_Task instructions_
Make an exact copy of the listing below.

_Material provided_
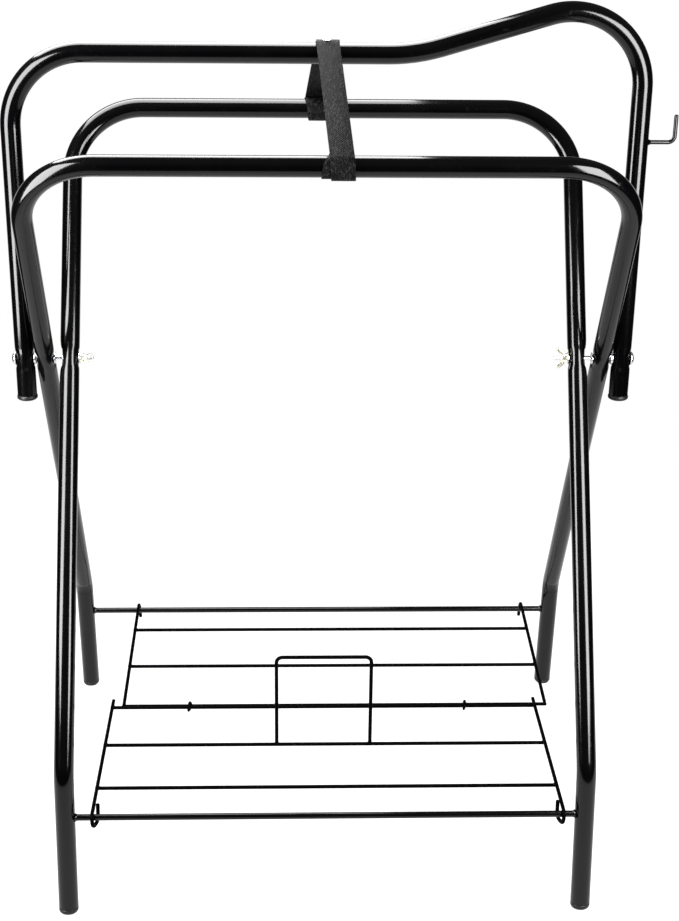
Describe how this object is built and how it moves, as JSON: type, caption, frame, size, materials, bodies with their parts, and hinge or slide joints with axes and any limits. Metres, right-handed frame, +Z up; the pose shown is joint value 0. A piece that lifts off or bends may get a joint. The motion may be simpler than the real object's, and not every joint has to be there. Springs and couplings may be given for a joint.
{
  "type": "saddle rack",
  "caption": "Folding tube saddle rack: ridge bar with a raised end and a bridle hook, crossed leg frames, webbing strap and a wire shelf that folds.",
  "frame": {"origin": "centre of the bounding box at floor level; the ridge's middle plane is 13.5 mm towards -X from it because of the bridle hook", "axes": "+Z up, +X along the ridge towards its raised end, +Y towards the rear"},
  "size_m": [0.7356, 0.53, 0.9683],
  "materials": {
    "black_powder_coat": "gloss black powder coat",
    "black_wire": "gloss black powder coat on wire",
    "black_plastic": "moulded black plastic",
    "zinc_plate": "bright zinc plate",
    "yellow_zinc": "yellow zinc plate",
    "black_webbing": "woven black webbing"
  },
  "bodies": {
    "ridge": {"ridge_tube": "black_powder_coat", "bridle_hook": "black_powder_coat", "ridge_end_caps": "black_plastic", "pivot_bolts": "zinc_plate", "head_washers": "zinc_plate", "spacer_washers": "zinc_plate", "leg_washers": "zinc_plate", "nut_washers": "zinc_plate", "strap_front": "black_webbing", "strap_rear": "black_webbing", "strap_rivet": "zinc_plate"},
    "outer_legs": {"outer_leg_tube": "black_powder_coat", "rear_rod": "black_powder_coat", "rear_foot_caps": "black_plastic"},
    "inner_legs": {"inner_leg_tube": "black_powder_coat", "front_rod": "black_powder_coat", "front_foot_caps": "black_plastic"},
    "front_shelf": {"front_side_wire_left": "black_wire", "front_side_wire_right": "black_wire", "front_cross_wires": "black_wire", "front_centre_wire": "black_wire", "lift_loop": "black_wire"},
    "shelf_clips": {"hinge_clips": "black_wire"},
    "rear_shelf": {"rear_side_wire_left": "black_wire", "rear_side_wire_right": "black_wire", "rear_cross_wires": "black_wire", "rear_centre_wire": "black_wire"},
    "left_nut": {"wing_nut_left": "yellow_zinc"},
    "right_nut": {"wing_nut_right": "yellow_zinc"}
  },
  "joints": [
    {"name": "outer_legs_fold", "type": "hinge", "parent": "ridge", "child": "outer_legs", "pos_m": [-0.0135, 0, 0.57], "axis": [-1, 0, 0], "range_deg": [0, 26.5], "deforming": ["strap_front"]},
    {"name": "inner_legs_fold", "type": "hinge", "parent": "ridge", "child": "inner_legs", "pos_m": [-0.0135, 0, 0.57], "axis": [1, 0, 0], "range_deg": [0, 26.5], "deforming": ["strap_rear"]},
    {"name": "front_shelf_lift", "type": "hinge", "parent": "inner_legs", "child": "front_shelf", "pos_m": [-0.0135, -0.24004, 0.1155], "axis": [1, 0, 0], "range_deg": [0, 62.4]},
    {"name": "clip_turn", "type": "hinge", "parent": "front_shelf", "child": "shelf_clips", "pos_m": [-0.0135, 0.002, 0.11], "axis": [-1, 0, 0], "range_deg": [0, 88.9]},
    {"name": "rear_shelf_drop", "type": "hinge", "parent": "shelf_clips", "child": "rear_shelf", "pos_m": [-0.0135, 0.0064, 0.1094], "axis": [-1, 0, 0], "range_deg": [0, 90.3]},
    {"name": "left_wing_nut_turn", "type": "hinge", "parent": "ridge", "child": "left_nut", "pos_m": [-0.2855, 0, 0.57], "axis": [1, 0, 0], "range_deg": [0, 360]},
    {"name": "right_wing_nut_turn", "type": "hinge", "parent": "ridge", "child": "right_nut", "pos_m": [0.2585, 0, 0.57], "axis": [-1, 0, 0], "range_deg": [0, 360]}
  ],
  "couplings": [
    {"joint": "inner_legs_fold", "follows": "outer_legs_fold", "ratio": 1},
    {"joint": "front_shelf_lift", "follows": "outer_legs_fold", "ratio": 2.3509},
    {"joint": "clip_turn", "follows": "outer_legs_fold", "ratio": 3.3509},
    {"joint": "rear_shelf_drop", "follows": "outer_legs_fold", "ratio": 3.4038}
  ]
}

_Response to this exercise_
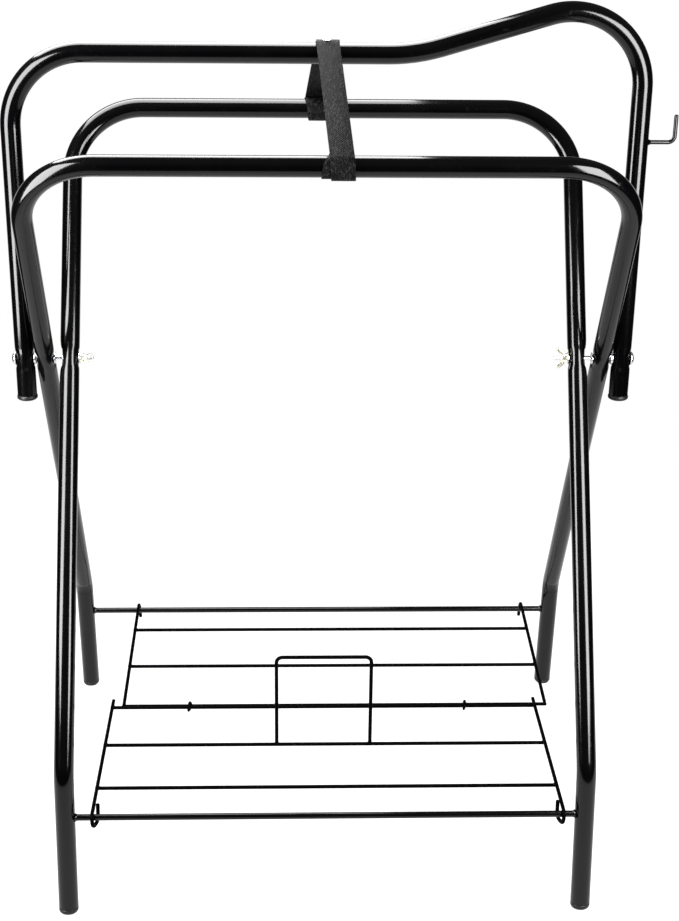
Describe how this object is built and how it moves, as JSON: type, caption, frame, size, materials, bodies with their parts, and hinge or slide joints with axes and any limits. Metres, right-handed frame, +Z up; the pose shown is joint value 0. A piece that lifts off or bends may get a joint. The motion may be simpler than the real object's, and not every joint has to be there. Springs and couplings may be given for a joint.
{
  "type": "saddle rack",
  "caption": "Folding tube saddle rack: ridge bar with a raised end and a bridle hook, crossed leg frames, webbing strap and a wire shelf that folds.",
  "frame": {"origin": "centre of the bounding box at floor level; the ridge's middle plane is 13.5 mm towards -X from it because of the bridle hook", "axes": "+Z up, +X along the ridge towards its raised end, +Y towards the rear"},
  "size_m": [0.7356, 0.53, 0.9683],
  "materials": {
    "black_powder_coat": "gloss black powder coat",
    "black_wire": "gloss black powder coat on wire",
    "black_plastic": "moulded black plastic",
    "zinc_plate": "bright zinc plate",
    "yellow_zinc": "yellow zinc plate",
    "black_webbing": "woven black webbing"
  },
  "bodies": {
    "ridge": {"ridge_tube": "black_powder_coat", "bridle_hook": "black_powder_coat", "ridge_end_caps": "black_plastic", "pivot_bolts": "zinc_plate", "head_washers": "zinc_plate", "spacer_washers": "zinc_plate", "leg_washers": "zinc_plate", "nut_washers": "zinc_plate", "strap_front": "black_webbing", "strap_rear": "black_webbing", "strap_rivet": "zinc_plate"},
    "outer_legs": {"outer_leg_tube": "black_powder_coat", "rear_rod": "black_powder_coat", "rear_foot_caps": "black_plastic"},
    "inner_legs": {"inner_leg_tube": "black_powder_coat", "front_rod": "black_powder_coat", "front_foot_caps": "black_plastic"},
    "front_shelf": {"front_side_wire_left": "black_wire", "front_side_wire_right": "black_wire", "front_cross_wires": "black_wire", "front_centre_wire": "black_wire", "lift_loop": "black_wire"},
    "shelf_clips": {"hinge_clips": "black_wire"},
    "rear_shelf": {"rear_side_wire_left": "black_wire", "rear_side_wire_right": "black_wire", "rear_cross_wires": "black_wire", "rear_centre_wire": "black_wire"},
    "left_nut": {"wing_nut_left": "yellow_zinc"},
    "right_nut": {"wing_nut_right": "yellow_zinc"}
  },
  "joints": [
    {"name": "outer_legs_fold", "type": "hinge", "parent": "ridge", "child": "outer_legs", "pos_m": [-0.0135, 0, 0.57], "axis": [-1, 0, 0], "range_deg": [0, 26.5], "deforming": ["strap_front"]},
    {"name": "inner_legs_fold", "type": "hinge", "parent": "ridge", "child": "inner_legs", "pos_m": [-0.0135, 0, 0.57], "axis": [1, 0, 0], "range_deg": [0, 26.5], "deforming": ["strap_rear"]},
    {"name": "front_shelf_lift", "type": "hinge", "parent": "inner_legs", "child": "front_shelf", "pos_m": [-0.0135, -0.24004, 0.1155], "axis": [1, 0, 0], "range_deg": [0, 62.4]},
    {"name": "clip_turn", "type": "hinge", "parent": "front_shelf", "child": "shelf_clips", "pos_m": [-0.0135, 0.002, 0.11], "axis": [-1, 0, 0], "range_deg": [0, 88.9]},
    {"name": "rear_shelf_drop", "type": "hinge", "parent": "shelf_clips", "child": "rear_shelf", "pos_m": [-0.0135, 0.0064, 0.1094], "axis": [-1, 0, 0], "range_deg": [0, 90.3]},
    {"name": "left_wing_nut_turn", "type": "hinge", "parent": "ridge", "child": "left_nut", "pos_m": [-0.2855, 0, 0.57], "axis": [1, 0, 0], "range_deg": [0, 360]},
    {"name": "right_wing_nut_turn", "type": "hinge", "parent": "ridge", "child": "right_nut", "pos_m": [0.2585, 0, 0.57], "axis": [-1, 0, 0], "range_deg": [0, 360]}
  ],
  "couplings": [
    {"joint": "inner_legs_fold", "follows": "outer_legs_fold", "ratio": 1},
    {"joint": "front_shelf_lift", "follows": "outer_legs_fold", "ratio": 2.3509},
    {"joint": "clip_turn", "follows": "outer_legs_fold", "ratio": 3.3509},
    {"joint": "rear_shelf_drop", "follows": "outer_legs_fold", "ratio": 3.4038}
  ]
}